■ WRITTEN EXERCISE:
Review the lines that follow and copy each one that contains the word "overall".

■ INPUT ROWS:
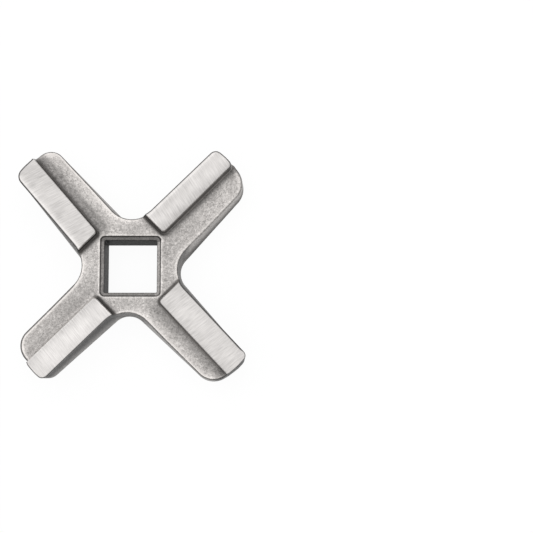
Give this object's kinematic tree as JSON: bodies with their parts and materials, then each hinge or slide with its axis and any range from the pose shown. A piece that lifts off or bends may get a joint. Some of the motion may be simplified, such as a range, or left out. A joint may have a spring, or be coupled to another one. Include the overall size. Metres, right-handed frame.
{
  "type": "meat grinder knife",
  "caption": "Cross-shaped grinder knife with a square drive hole, and on each arm a raised ground cutting land beside a hollow cast shoulder.",
  "frame": {"origin": "on the flat back, on the axis of the square drive hole, less than 0.5 mm in X and in Y from the centre of the box's bottom", "axes": "+Z out of the ground lands, away from the flat back; +X and +Y square to the walls of the drive hole, with an arm on each diagonal"},
  "size_m": [0.0542, 0.0551, 0.011],
  "materials": {
    "steel": "bare stainless steel: lands ground bright across each arm, body matt grey as cast"
  },
  "bodies": {
    "root": {"cross_knife": "steel"}
  },
  "joints": []
}
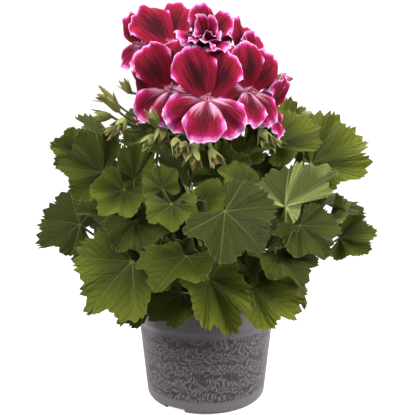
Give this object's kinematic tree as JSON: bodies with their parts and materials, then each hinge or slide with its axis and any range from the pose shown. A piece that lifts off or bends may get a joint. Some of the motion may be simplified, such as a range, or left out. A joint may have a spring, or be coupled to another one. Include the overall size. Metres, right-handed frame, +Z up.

■ CORRECT RESPONSE:
Give this object's kinematic tree as JSON: bodies with their parts and materials, then each hinge or slide with its axis and any range from the pose shown. A piece that lifts off or bends may get a joint. Some of the motion may be simplified, such as a range, or left out. A joint may have a spring, or be coupled to another one. Include the overall size. Metres, right-handed frame.
Give this object's kinematic tree as JSON: bodies with their parts and materials, then each hinge or slide with its axis and any range from the pose shown. A piece that lifts off or bends may get a joint. Some of the motion may be simplified, such as a range, or left out. A joint may have a spring, or be coupled to another one. Include the overall size. Metres, right-handed frame, +Z up.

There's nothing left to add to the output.